Question

\( I_g = 8\% \times I \). What is \( S \) (shunt) connected in terms of \( G \)?

• A. \( \frac{G}{11} \)
• B. \( \frac{2G}{23} \)
• C. \( \frac{3G}{25} \)
• D. \( \frac{4G}{29} \)

Hint:

The relationship \( S = \frac{I_g}{I_s} \cdot G \) is useful for calculating the shunt resistance, where \( I_g \) is the galvanometer current and \( I_s \) is the shunt current.

Answer 1

The Correct Option is B

A shunt resistance \( S \) is connected in parallel with the galvanometer resistance \( G \) to extend its range. The total current \( I \) is partitioned into two flows: \( I_g \) through the galvanometer and \( I_s \) through the shunt. Given that \( I_g = 8\% \times I = 0.08I \), the current through the shunt is calculated as \( I_s = I - I_g = I - 0.08I = 0.92I \).

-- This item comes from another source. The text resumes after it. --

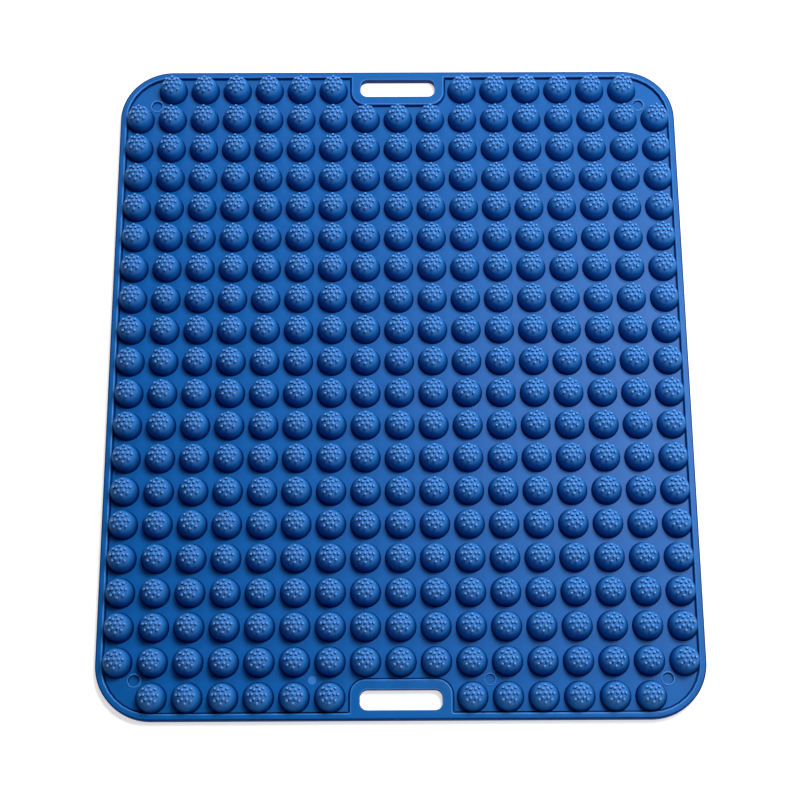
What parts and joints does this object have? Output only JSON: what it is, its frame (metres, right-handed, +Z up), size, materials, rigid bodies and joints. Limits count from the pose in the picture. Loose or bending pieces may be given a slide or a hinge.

Step 1: Establish the relationship between \( S \) and \( G \). The voltage across \( S \) is equal to the voltage across \( G \): \(I_s \cdot S = I_g \cdot G\). Substituting the current values: \(0.92I \cdot S = 0.08I \cdot G\). Canceling \( I \) yields: \(0.92S = 0.08G\). Solving for \( S \): \(S = \frac{0.08G}{0.92}\). Step 2: Simplify the fractional expression. \(S = \frac{8G}{92} = \frac{2G}{23}\). The shunt resistance is \(S = \frac{2G}{23}\).